Lucien: Put yourself in the place of a teacher who is about to introduce Indian independence and the partition to a class of twenty-five high school sophomores in world history (using your material of course!). How would you answer the proverbial adolescent question, “Why do we need to know about all this?”
The answer to that is straightforward, but whether students are convinced by it is less certain. We would love to say that students are immediately drawn to learn about colonialism, independence struggles, and nation-state formation, but we know this is probably not the case—at least at the start. The ongoing challenge for any teacher is to engage students with the material in a meaningful way so that their interest can become more self-sustaining.
One strategy to convince students of the importance of this topic would be to begin by highlighting the relevance of Indian independence and partition to the students’ lives today. Pakistan and India have nuclear weapons and have come closer to nuclear war than most realize. Of course, it’s also an often-untold story of one of the most catastrophic events of the twentieth century: partition involved a million deaths and the creation of millions of refugees. It is also part of another important, but often-underexamined, era of history—the period of decolonization and independence movements. The themes of injustice, oppression, and rebellion are also ones that can engage high school students.

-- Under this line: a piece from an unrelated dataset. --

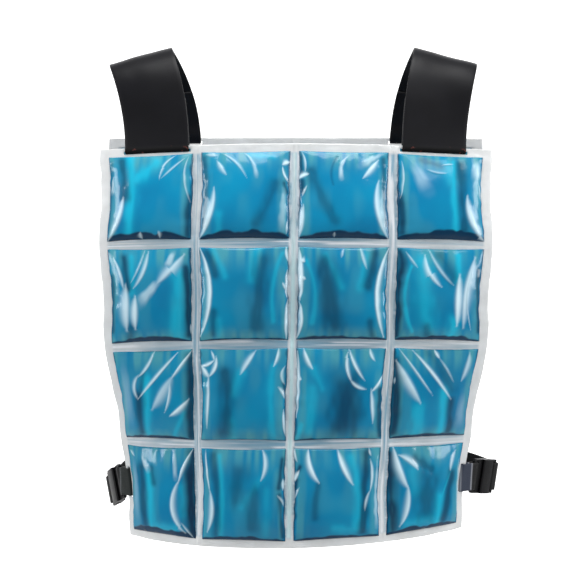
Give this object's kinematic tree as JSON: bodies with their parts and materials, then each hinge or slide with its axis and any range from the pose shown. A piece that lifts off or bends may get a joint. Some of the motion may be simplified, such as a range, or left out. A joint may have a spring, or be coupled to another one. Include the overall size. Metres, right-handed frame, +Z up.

After a teacher answers the question, “Why do we need to know about all this?” a bigger issue remains. The challenge for teachers is to continuously engage the students by giving them the skills to uncover ideas, wrestle with real historical controversies, and discover new areas of their own interest. We were mindful of these challenges for teachers when we designed the lessons and activities for use with Indian Independence and the Question of Partition. The lessons are diverse, build skills, and are meant to help teachers nurture students’ interest in this topic and in history in general.
Lucien: Thank you for the interview and for the great work!